Sunday sketch #147

Another idea that I jotted down while in Japan was a fairly simple sketch of straight lines coming together to create new shapes.

Geometriquilt: Sunday sketch #147

This is my first attempt; I didn’t play around with any more iterations because I got sidetracked by new ideas. But I think it could be interesting to make this design a little wider, with a bit more negative space at the bottom. And maybe even to position the central arrow motif slightly off centre, which would allow me to get those two top bars to point exactly into those top two corners (only one of which does so now).

Someone asked me on Instagram lately how I feel about asymmetry 🙂  I know I tend towards symmetrical designs, although sometimes a second or third iteration of a symmetrical design will introduce asymmetry. I work best with order, rules and regularity… but I’m trying to bust out some chaos when I can 🙂

This design would probably be easiest to make with long strips. It could be made using a loghouse cabin approach, I think, with some strips combining both the foreground and background colours.


Sunday sketch #146

Whenever I get an idea but don’t have the time or opportunity to sketch it out in full, I just jot it down in my notepad and come back to it later. (So my notepad is full of scribbles, half-baked ideas and failed attempts!)

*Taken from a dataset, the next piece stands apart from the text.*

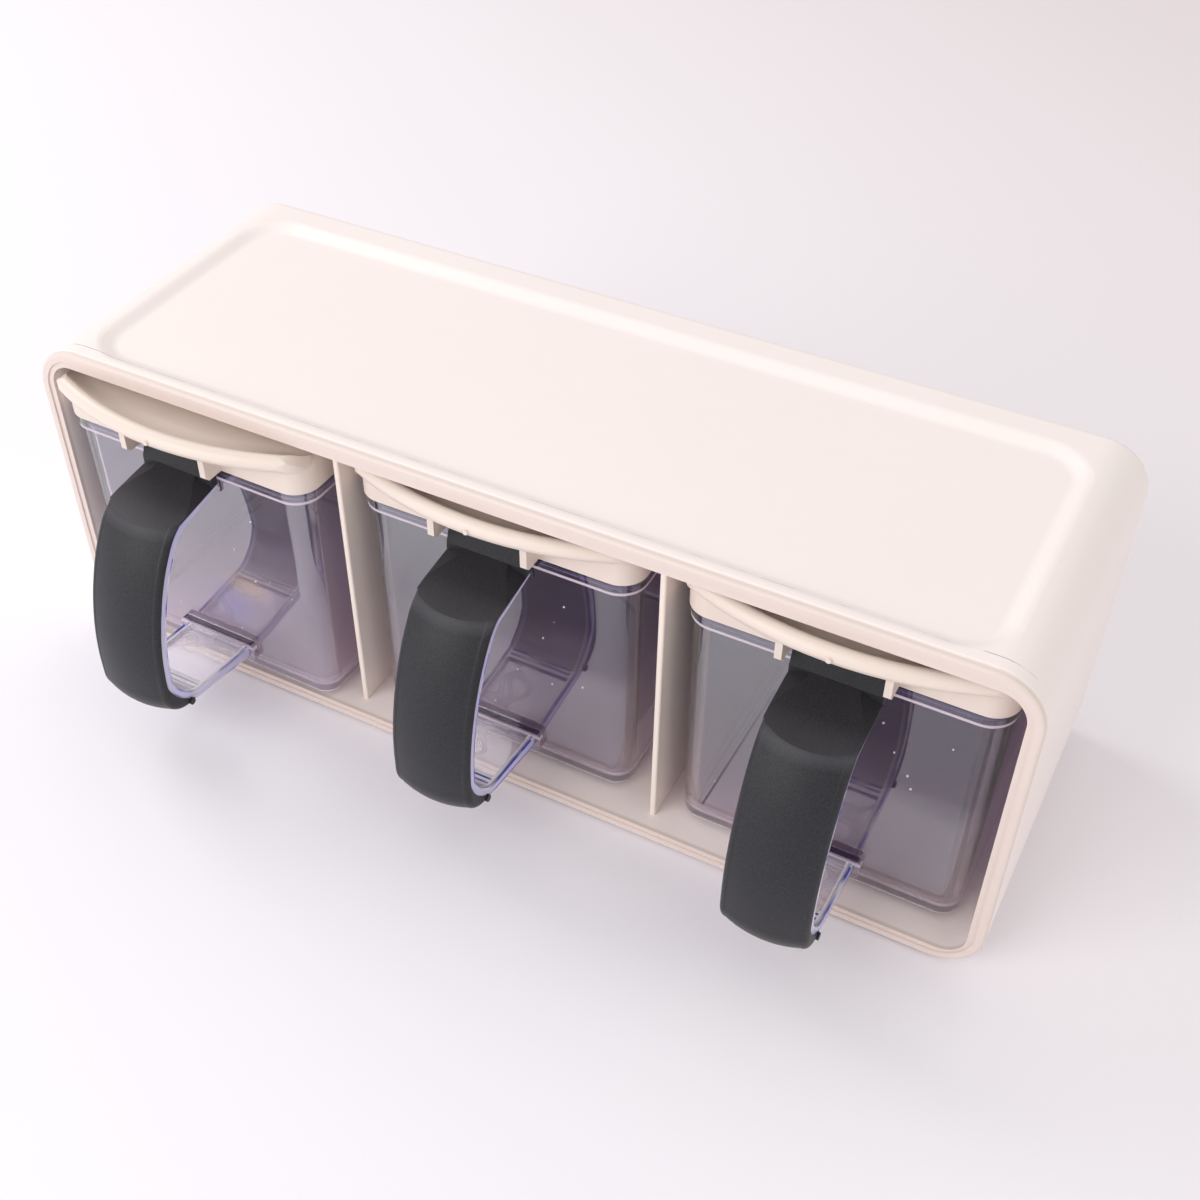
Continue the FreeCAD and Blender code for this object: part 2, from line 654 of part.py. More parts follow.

I was in Japan recently for work (and a bit of fun) and managed to note down a few ideas. This first one – which I ended up sketching out properly when I got home, before recreating in EQ8 – is based on a motif in a company logo. I was sitting in a meeting in Japan and some of the related paperwork listed companies in my industry… and I had to pull out my Moleskine to sketch a modified version. I don’t think I’m ever not thinking about quilting design.

Here’s the sketch, which took a few attempts to work out (and which I didn’t colour-correct when editing the photo…):

Geometriquilt: Sunday sketch #146-1

And here’s the recreated – and coloured – version in EQ8:

Geometriquilt: Sunday sketch #146-1

The overlapping parallelograms lend themselves to some colour play and transparency, so I settled on a single colour in multiple tints and shades (8, I think).

And, of course, the design can be repeated, rotated and reworked in multiple colours:

Geometriquilt: Sunday sketch #146-3

Geometriquilt: Sunday sketch #146-4

You don’t need as many as 8 shades to play with transparency; you can get an interesting effect with just 3:

Geometriquilt: Sunday sketch #146-1

Or go the other way, and use this design as an excuse for a colour explosion:

Geometriquilt: Sunday sketch #146-6

I just selected these colours fairly randomly in EQ8, but I’ve decided I really love this palette. That acid yellow!!

This design would probably be easiest to make into a quilt pattern using paper piecing or templates. I created rectangular blocks in EQ8 (for ease of repetition), but they ended up splitting some of the bigger triangles lengthways, which I’d probably want to avoid in an actual quilt (not least because it would create points where 6 pieces of fabric meet).

Sunday sketch #145

A few weeks ago, I mentioned how much I like playing around with basic shapes like squares and triangles. Here’s another design along the same lines (pun intended!).

Geometriquilt: Sunday sketch #145

This one emerged from Sunday sketch #143. Sometimes when I’m redrawing a design – so that I can make minor design tweaks or recolour it – I’ll pick out certain shapes (like those central white and green squares) and draw them first, then connect them by drawing all the intervening lines. It’s a methodical and intentional approach that tends to lead to fewer mistakes.

But often, once I’ve drawn the beginning shapes, I veer off in another direction and create a new design. So even though this week’s design is related to #143… the similarities may not be so obvious.

Like many of my recent designs, this one would probably be easiest to convert to a quilt pattern by treating it as a collection of smaller units (half-square triangles and half-rectangle triangles) rather than whole blocks. It’s on point, but not offset by 45 degrees; but you could make it and trim it down to a square easily enough.